Photo Courtesy of Monastero Santa Rosa Hotel & Spa
When you think of a monastery turned into a hotel, you might think Spartan rooms with nothing on the walls, hard mattresses, and cold floors—basically the last place you’d want to be unless you’re a bargain-hunting backpacker. But lately, the trend is to convert these historic properties into luxury hotels that are anything but Spartan.
There are now at least three of these on Italy’s Amalfi Coast alone—the 5-star Grand Hotel Convento di Amalfi, the 4-star Hotel Luna Convento (both located in the town of Amalfi), and the latest conversion, Monastero Santa Rosa, opened in May 2012. Monastero is located in a tiny village called Conca dei Marini, providing you with a lavish but isolated place to sleep, lounge, swim, and eat.
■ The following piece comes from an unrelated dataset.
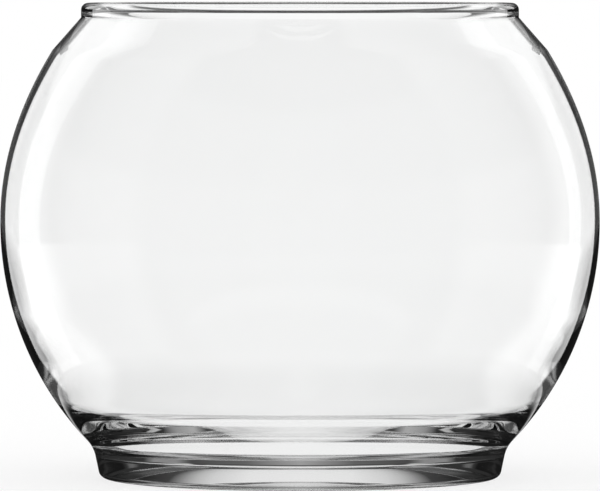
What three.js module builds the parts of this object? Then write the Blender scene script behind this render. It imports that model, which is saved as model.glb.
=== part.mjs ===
// Glass flower bowl: a footed bubble bowl of clear soda-lime glass.
// Millimetres, +Z up. The origin is on the axis, on the plane that the foot rests on.
// The one piece of glass is modelled as its three formed parts, which meet on flat planes:
// the fire-polished rim bead, the blown bowl and the pressed foot.

import * as THREE from 'three';

// Outside of the bowl
const bowlRadius = 76.2; // at the widest ring
const bowlHeight = 120.7; // from the resting plane to the top of the rim
const equatorHeight = 65.2; // of the widest ring
const bendRadius = 62.9; // where the bubble turns into the straight shoulder
const bendHeight = 108.7;

// Thickness of the wall, square to its outside
const heelWall = 2.2; // where the heel starts to thicken
const equatorWall = 1.2; // at the widest ring
const bendWall = 1.5; // where the shoulder starts

// Inside of the bottom
const heelHeight = 41.8; // of the outside where the heel starts to thicken
const floorHeight = 10.8; // of the glass floor's edge
const floorRadius = 46.3; // where the cove starts to climb
const floorRise = 0.1; // of the floor's middle over its edge
const coveSlopes = [[0, 0], [1.2, 28.6], [3.5, 32.7], [7, 36.4], [12, 38.7], [18, 61]]; // way, degrees

// Rim bead
const beadHeight = 3.7;
const beadRadius = 55.6; // outside
const mouthRadius = 51.9; // inside
const mouthHeight = 1.65; // of the mouth's upright inside
const ledgeRadius = 53.1; // of the ledge's foot, under the mouth
const ledgeDrop = 0.55; // of the ledge towards its foot
const neckRadius = 53.7; // inside of the shoulder where the bead starts
const beadRounding = 1.75; // of its outer upper edge
const lipRounding = 0.3; // of its inner upper edge
const mouthRounding = 1; // of its inner lower edge
const ledgeRounding = 0.2; // of the ledge's foot

// Foot
const seatHeight = 9.7; // of the plane where the bowl and the foot join
const seatRadius = 54.3; // of the waist on that plane
const waistFillet = 9; // radius of the hollow waist
const footTaper = 11.8; // degrees from upright, narrower at the bottom
const footRounding = 2; // of the lower edge
const hollowRadius = 36.2; // of the shallow hollow underneath
const hollowDepth = 4.1;

// Steps of the turned surfaces
const turnSteps = 64;
const lowerSteps = 12;
const upperSteps = 8;
const coveSteps = 12;
const swingSteps = 6;
const hollowSteps = 6;
const floorSteps = 2;
const roundSteps = 4;

// Sizes that follow from the ones above
const beadSeat = bowlHeight - beadHeight;
const lowerDepth = (equatorHeight - seatHeight) / Math.sqrt(1 - (seatRadius / bowlRadius) ** 2);
const seatAngle = Math.asin((equatorHeight - seatHeight) / lowerDepth);
const heelAngle = Math.asin((equatorHeight - heelHeight) / lowerDepth);

function point(r, z) {
  return new THREE.Vector2(r, z);
}

// Points along a round stretch between two angles in degrees, counted from +r towards +z.
function arc(r, z, radius, from, to) {
  const start = THREE.MathUtils.degToRad(from);
  const end = THREE.MathUtils.degToRad(to);
  return new THREE.EllipseCurve(r, z, radius, radius, start, end, end < start).getPoints(roundSteps);
}

// Points of a shallow dome from its edge to the axis.
function dome(edgeRadius, edgeHeight, rise, steps) {
  const edge = point(edgeRadius, edgeHeight);
  const level = point(edgeRadius / 2, edgeHeight + rise);
  const middle = point(0, edgeHeight + rise);
  return new THREE.QuadraticBezierCurve(edge, level, middle).getPoints(steps);
}

// Points round the corner between two straight stretches.
function roundedCorner(before, corner, after, radius) {
  const back = before.clone().sub(corner).normalize();
  const ahead = after.clone().sub(corner).normalize();
  const half = back.angleTo(ahead) / 2;
  const towards = back.clone().add(ahead).normalize();
  const centre = corner.clone().addScaledVector(towards, radius / Math.sin(half));
  const reach = radius / Math.tan(half);
  const start = corner.clone().addScaledVector(back, reach).sub(centre);
  const end = corner.clone().addScaledVector(ahead, reach).sub(centre);
  const points = [];
  for (let i = 0; i <= roundSteps; i += 1) {
    points.push(start.clone().lerp(end, i / roundSteps).setLength(radius).add(centre));
  }
  return points;
}

// The outside of the bubble, in stretches from the foot's seat up to the bend of the shoulder.
const belowHeel = new THREE.EllipseCurve(
  0, equatorHeight, bowlRadius, lowerDepth, -seatAngle, -heelAngle,
);
const belowEquator = new THREE.EllipseCurve(
  0, equatorHeight, bowlRadius, lowerDepth, -heelAngle, 0,
);
const aboveEquator = new THREE.QuadraticBezierCurve(
  point(bowlRadius, equatorHeight),
  point(bowlRadius, (equatorHeight + bendHeight) / 2),
  point(bendRadius, bendHeight),
);

// A stretch of the wall's inside, from its upper end down: the outside moved square to itself.
function insideOf(curve, wallBelow, wallAbove, steps) {
  const points = [];
  for (let i = steps; i >= 0; i -= 1) {
    const share = i / steps;
    const outside = curve.getPoint(share);
    const along = curve.getTangent(share);
    const wall = THREE.MathUtils.lerp(wallBelow, wallAbove, THREE.MathUtils.smoothstep(share, 0, 1));
    points.push(point(outside.x - along.y * wall, outside.y + along.x * wall));
  }
  return points;
}

// The slope of the cove at a way along it, in radians.
function coveSlope(way) {
  const next = coveSlopes.findIndex(([end]) => way <= end);
  const [startWay, startSlope] = coveSlopes[next - 1];
  const [endWay, endSlope] = coveSlopes[next];
  const slope = THREE.MathUtils.mapLinear(way, startWay, endWay, startSlope, endSlope);
  return THREE.MathUtils.degToRad(slope);
}

// The cove between the floor and the wall, from the floor up.
function cove() {
  const [length] = coveSlopes.at(-1);
  const fine = 4;
  const step = length / coveSteps / fine;
  const place = point(floorRadius, floorHeight);
  const points = [place.clone()];
  for (let i = 0; i < coveSteps * fine; i += 1) {
    const slope = coveSlope((i + 0.5) * step);
    place.x += Math.cos(slope) * step;
    place.y += Math.sin(slope) * step;
    if (i % fine === fine - 1) {
      points.push(place.clone());
    }
  }
  return points;
}

// The thick heel's inside, which leaves the wall and the cove along their own slopes.
function swing(wallPoint, along, top) {
  const slope = coveSlope(coveSlopes.at(-1)[0]);
  const reach = 0.35 * wallPoint.distanceTo(top);
  const upper = wallPoint.clone().addScaledVector(along, -reach);
  const lower = point(top.x + Math.cos(slope) * reach, top.y + Math.sin(slope) * reach);
  return new THREE.CubicBezierCurve(wallPoint, upper, lower, top).getPoints(swingSteps);
}

// Turns a profile about +Z. Profiles run out along their underside, up the outside and back.
function turned(name, profile) {
  const geometry = new THREE.LatheGeometry(profile, turnSteps);
  geometry.rotateX(Math.PI / 2);
  const clearGlass = new THREE.MeshStandardMaterial({
    color: 0xeef1f0,
    roughness: 0.03,
    metalness: 0,
    transparent: true,
    opacity: 0.35,
  });
  const mesh = new THREE.Mesh(geometry, clearGlass);
  mesh.name = name;
  return mesh;
}

function bowl() {
  const outside = [
    point(seatRadius, seatHeight),
    ...belowHeel.getPoints(lowerSteps / 2).slice(1),
    ...belowEquator.getPoints(lowerSteps / 2).slice(1),
    ...aboveEquator.getPoints(upperSteps).slice(1),
    point(beadRadius, beadSeat),
  ];
  const inside = [
    point(neckRadius, beadSeat),
    ...insideOf(aboveEquator, equatorWall, bendWall, upperSteps),
    ...insideOf(belowEquator, heelWall, equatorWall, lowerSteps / 2).slice(1, -1),
  ];
  const [wallPoint] = insideOf(belowEquator, heelWall, equatorWall, 1).slice(-1);
  const climb = cove().reverse();
  const heel = swing(wallPoint, belowEquator.getTangent(0), climb[0]);
  const floor = dome(floorRadius, floorHeight, floorRise, floorSteps).slice(1);
  return turned('bowl', [
    point(0, seatHeight),
    ...outside,
    ...inside,
    ...heel,
    ...climb.slice(1),
    ...floor,
  ]);
}

function rimBead() {
  const topOutside = point(beadRadius, bowlHeight);
  const topInside = point(mouthRadius, bowlHeight);
  const mouthFoot = point(mouthRadius, bowlHeight - mouthHeight);
  const ledgeFoot = point(ledgeRadius, mouthFoot.y - ledgeDrop);
  const outerSeat = point(beadRadius, beadSeat);
  const innerSeat = point(neckRadius, beadSeat);
  return turned('rim_bead', [
    innerSeat,
    outerSeat,
    ...roundedCorner(outerSeat, topOutside, topInside, beadRounding),
    ...roundedCorner(topOutside, topInside, mouthFoot, lipRounding),
    ...roundedCorner(topInside, mouthFoot, ledgeFoot, mouthRounding),
    ...roundedCorner(mouthFoot, ledgeFoot, innerSeat, ledgeRounding),
    innerSeat,
  ]);
}

function foot() {
  const taper = THREE.MathUtils.degToRad(footTaper);
  const along = belowHeel.getTangent(0);
  const waistAngle = Math.atan2(along.x, along.y);

  // The hollow waist turns from the bubble's slope to the tapered side.
  const waistRadius = seatRadius + waistFillet * Math.cos(waistAngle);
  const waistHeight = seatHeight - waistFillet * Math.sin(waistAngle);
  const fromBubble = 180 - THREE.MathUtils.radToDeg(waistAngle);
  const waist = arc(waistRadius, waistHeight, waistFillet, 180 - footTaper, fromBubble);

  // The side runs down from the waist to where the lower edge turns in.
  const edgeTop = footRounding * (1 - Math.sin(taper));
  const sideRadius = waist[0].x - Math.tan(taper) * (waist[0].y - edgeTop);
  const edgeRadius = sideRadius - footRounding * Math.cos(taper);

  return turned('foot', [
    ...dome(hollowRadius, 0, hollowDepth, hollowSteps).reverse(),
    ...arc(edgeRadius, footRounding, footRounding, -90, -footTaper),
    ...waist.slice(0, -1),
    point(seatRadius, seatHeight),
    point(0, seatHeight),
  ]);
}

const glassFlowerBowl = new THREE.Group();
glassFlowerBowl.add(foot(), bowl(), rimBead());

export default glassFlowerBowl;
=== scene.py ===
import math

import bpy
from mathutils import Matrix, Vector


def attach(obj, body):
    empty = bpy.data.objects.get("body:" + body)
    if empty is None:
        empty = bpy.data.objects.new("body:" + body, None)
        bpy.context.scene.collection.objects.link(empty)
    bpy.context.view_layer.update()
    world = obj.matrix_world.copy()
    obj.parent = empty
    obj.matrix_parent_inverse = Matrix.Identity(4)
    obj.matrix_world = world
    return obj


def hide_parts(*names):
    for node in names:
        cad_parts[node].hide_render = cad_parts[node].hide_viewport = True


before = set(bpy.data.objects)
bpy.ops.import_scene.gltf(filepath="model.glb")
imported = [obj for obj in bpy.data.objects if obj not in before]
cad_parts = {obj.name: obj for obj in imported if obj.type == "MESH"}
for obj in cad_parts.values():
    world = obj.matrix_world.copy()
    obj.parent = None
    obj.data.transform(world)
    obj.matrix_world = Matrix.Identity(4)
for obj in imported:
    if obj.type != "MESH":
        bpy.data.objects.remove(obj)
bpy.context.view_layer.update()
print("frame loaded")

# The section of the glass is in millimetres, as the solids are.

bowl = {
    "radius": 76.2,  # at the widest ring
    "height": 120.7,
    "widestHeight": 65.2,
    "bendRadius": 62.9,  # where the bubble turns into the straight shoulder
    "bendHeight": 108.7,
    "widestWall": 1.2,
    "bendWall": 1.5,
    "heelWall": 2.2,
    "heelHeight": 41.8,  # of the outside where the heel starts to thicken
    "heelReach": 0.35,  # share of its span over which the heel's swing keeps each end's slope
    # way from the floor's edge up the cove, and its slope there in degrees
    "coveSlopes": [(0, 0), (1.2, 28.6), (3.5, 32.7), (7, 36.4), (12, 38.7), (18, 61)],
    "floorHeight": 10.8,
    "floorRadius": 46.3,
    "floorRise": 0.1,  # of the floor's middle over its edge
}

bead = {
    "height": 3.7,
    "radius": 55.6,
    "rounding": 1.75,  # of its outer upper edge
    "mouthRadius": 51.9,
    "mouthHeight": 1.65,  # of the mouth's upright inside
    "lipRounding": 0.3,
    "mouthRounding": 1.0,  # of the edge under the mouth
    "ledgeRadius": 53.1,  # where the ledge under the mouth ends
    "ledgeDrop": 0.55,
    "ledgeRounding": 0.2,
    "neckRadius": 53.7,  # inside of the shoulder where the bead starts
}

foot = {
    "seatHeight": 9.7,  # where the bubble's curve runs into the waist
    "seatRadius": 54.3,
    "waistFillet": 9.0,
    "taper": 11.8,  # degrees from upright
    "rounding": 2.0,
    "hollowRadius": 36.2,  # of the shallow hollow underneath
    "hollowDepth": 4.1,
}

# how many steps draw each stretch of the section, and how it is turned
drawing = {
    "hollow": 24,
    "hollowCrowding": 1.3,  # over 1 brings the steps closer together near the hollow's edge
    "footRound": 12,
    "lowerSide": 48,
    "upperSide": 32,
    "shoulder": 5,
    "beadRound": 8,
    "lowerInside": 28,
    "swing": 24,
    "cove": 48,
    "floor": 24,
    "turn": 256,
    "seed": 0.001,  # size of the plane that is merged into the first point
    "shortest": 1e-6,  # metres between two points that are drawn
    "mergeWithin": 2e-6,
    "creaseAngle": 26,  # degrees past which a turn of the surface stays an edge
}

# the upright half axis of the ellipse below the widest ring, and the angle where the foot starts
waistShare = foot["seatRadius"] / bowl["radius"]
lowerDepth = (bowl["widestHeight"] - foot["seatHeight"]) / math.sqrt(1 - waistShare ** 2)
seatAngle = math.acos(waistShare)
heelAngle = math.asin((bowl["widestHeight"] - bowl["heelHeight"]) / lowerDepth)
beadSeat = bowl["height"] - bead["height"]


def roundStretch(middle, radius, start, end, steps):
    turn = [math.radians(start + (end - start) * i / steps) for i in range(steps + 1)]
    return [(middle[0] + radius * math.cos(a), middle[1] + radius * math.sin(a)) for a in turn]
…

If you get tired of the solitude, though, you’re just ten minutes by car from the hub that is the town of Amalfi—an excellent jumping off point for visiting the rest of the Coast.
After driving for one and a half hours from Naples along the hairpin curves of the Amalfi Coast with spectacular views of the Mediterranean Sea, I arrived at Monastero Santa Rosa, where the bell was rung to alert the staff of my arrival. There’s a faster way to get to the hotel, though. Take a helicopter from Naples, and land less than a half hour later just below the property.
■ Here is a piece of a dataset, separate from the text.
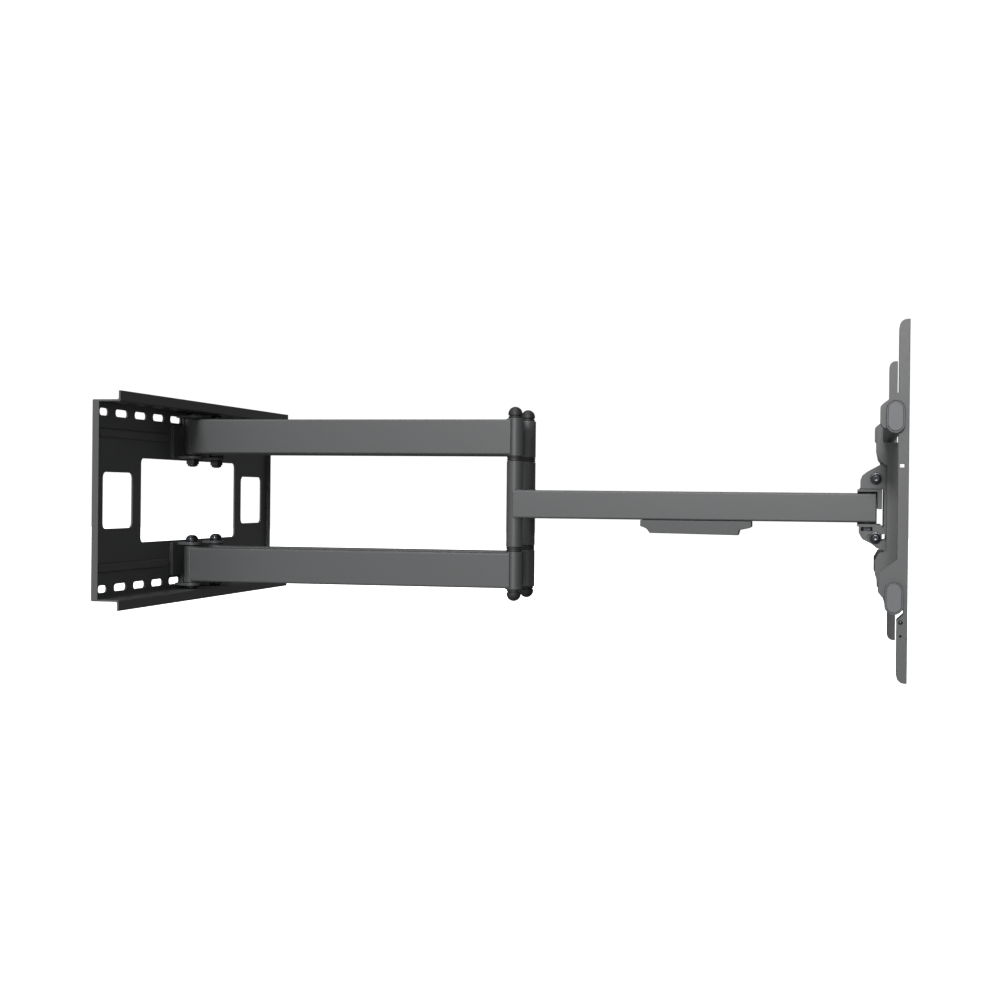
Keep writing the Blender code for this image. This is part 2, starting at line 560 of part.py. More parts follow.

This option gives you a bird’s eye view of two of Italy’s most celebrated sites—the famous volcano, Mount Vesuvius, and the ruins of Pompeii where 20,000 people were buried under the lava of an erupting Vesuvius in 79 A.D. You can see the entirety of Pompeii and look right into the mouth of the volcano from above. Once you’re at Monastero Santa Rosa, settle in to one of the 20 rooms and suites, all with a view of the Mediterranean and the city of Amalfi with its pastel-hued buildings cascading down the cliffs.
I didn’t even have to leave my room to get great photos. But it’s the view from the hotel’s expansive, four-tiered gardens that give you the entire panorama in both directions with the variegated hues of the Mediterranean below you. I’ve never seen anything quite like these gardens, which American owner Bianca Sharma has populated with the same indigenous plants grown by the nuns who once inhabited the monastery.
Landscaped with white rocks and fragrant flowers, there’s a hot tub and large infinity pool at the cliff’s edge on the lowest level. With so few guests at the boutique property, you can lounge in near seclusion on one of the many chairs or cushioned day beds strewn throughout the four tiers. I spent quite a bit of time just walking among the flowers and checking out the different vantage points. I almost didn’t even want to leave to explore anywhere else.
Not wanting to lose the monastery atmosphere entirely, Sharma has maintained the external austere architecture, inner stone walls, dark arched hallways, and vaulted ceilings. Then, she added colorful antiques, striped loveseats, and art pieces to the halls, including yellow light fixtures and vintage photographs of the building before its nearly decade-long renovation. The nuns in the original monastery were sequestered (not allowed to see people from the outside world), and you can still see the evidence of this in the hotel’s office where there’s a window grate that allowed the nuns to speak to outsiders without being seen.
Sharma also kept a wooden cupboard that served as a combination dumbwaiter and lazy Susan. The nuns sold herbs to the locals by placing them on a shelf and swinging them around. This allowed the nuns to stay sequestered while conducting their transactions. Inside the individually designed rooms, all images of a monastery are wiped away. My room contained the fine furniture and linens you’d expect of a 5-star property, a large tub, and a separate rain shower with temperature control. One of the spacious suites is bi-level, filled with antiques, and includes a large private patio suitable for small parties or meetings.
The spa at Monastero Santa Rosa is state-of-the-art, and the products used are derived from 17th century formulas created by Dominican monks. I especially loved the beautifully lit heated stone bench with heated stone foot rest set against the original stone walls. The hotel’s restaurant has outdoor seating that overlooks the gardens and vista, and it serves breakfast, lunch, and dinner, specializing in seafood, pasta, and home-grown greens. So, you really don’t have to leave the property unless you want; everything you need is right there.
Of course, when you’re ready to leave the serenity behind, you can make the decision on a dime, asking the hotel’s driver to take you the ten-minute drive to Amalfi, where you can hire a private yacht or driver to take you wherever you want to go on the Coast.